Gaia and Titus look amazing together-I love how she is following him.

I completely concur with you that having two dogs is wonderful!!!!


----------



## HovawartMom (Aug 10, 2006)

Karen519 said:


> Gaia and Titus look amazing together-I love how she is following him.
> 
> I completely concur with you that having two dogs is wonderful!!!!

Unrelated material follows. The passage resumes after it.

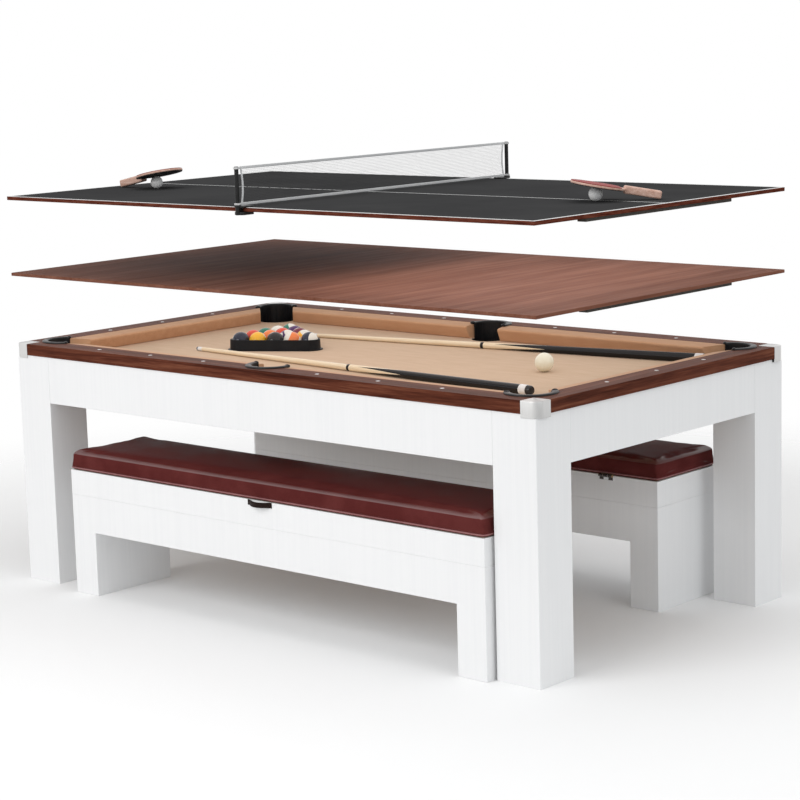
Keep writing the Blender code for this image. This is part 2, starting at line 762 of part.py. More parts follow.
def build_balls_and_rack():
    """Fifteen racked balls as one solid, the triangle round them and the cue ball."""
    lift = BED_TOP + CLEARANCE + RACKED_RADIUS
    rack_balls = []
    for row, place_in_row, centre in racked_places():
        # Neighbours are turned by unlike angles, so that their facets cross cleanly
        turn = Matrix.Rotation((row + place_in_row) % 3 * BALL_SPIN, 4, BALL_SPIN_AXIS)
        name = f"racked_ball_{row}_{place_in_row}"
        racked = ball(name, RACKED_RADIUS, RACKED_SEGMENTS, RACKED_RINGS, turn)
        rack_balls.append(place(racked, (centre.x, centre.y, lift)))
    first = rack_balls[0]
    first.name = "racked_balls"
    join(first, *rack_balls[1:])
    paint(first, BALL_RESIN)

    inner = (RACKED_RADIUS + RACK_PLAY) / cos(pi / 3 / RACK_CORNER_STEPS)
    outer = inner + RACK_WALL
    rack = prism("ball_rack", [rack_outline(outer + RACK_FLANGE_WIDTH)], CLEARANCE, RACK_FLANGE_HEIGHT)
    wall = prism("ball_rack_wall", [rack_outline(outer)], CLEARANCE + SINK, RACK_HEIGHT)
    middle = prism("ball_rack_middle", [rack_outline(inner)], -OVERCUT, RACK_HEIGHT + OVERCUT)
    for shape in (rack, wall, middle):
        place(shape, (*on_cloth(RACK_APEX_SHARES), BED_TOP))
    join(rack, wall)
    cut(rack, middle)
    paint(rack, BLACK_PLASTIC)

    cue_ball = ball("cue_ball", BALL_RADIUS, CUE_BALL_SEGMENTS, CUE_BALL_RINGS)
    place(cue_ball, (*on_cloth(CUE_BALL_SHARES), BED_TOP + CLEARANCE + BALL_RADIUS))
    paint(cue_ball, IVORY)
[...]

Thanks and I really do love and would advise,all of you to have 2 or more dogs!.
It makes for a lot of laughter to see them romp together.


----------



## HovawartMom (Aug 10, 2006)

*More pixs!.*

Here are a couple more of her:





















and finally,pooped:


----------



## paula bedard (Feb 5, 2008)

I didn't know that you'd gotten a puppy. She's beautiful. I'm so happy for you, now that you're a 2 doggie family again. I bet she livens things up all around. Thanks for sharing the pics. 

Titus is as handsome as ever btw!


----------



## HovawartMom (Aug 10, 2006)

paula bedard said:


> I didn't know that you'd gotten a puppy. She's beautiful. I'm so happy for you, now that you're a 2 doggie family again. I bet she livens things up all around. Thanks for sharing the pics.
> 
> Titus is as handsome as ever btw!


Thanks!.
Having 2 doggies,again,is wonderful and she is a wonderful addition even if she ,never,stops.


----------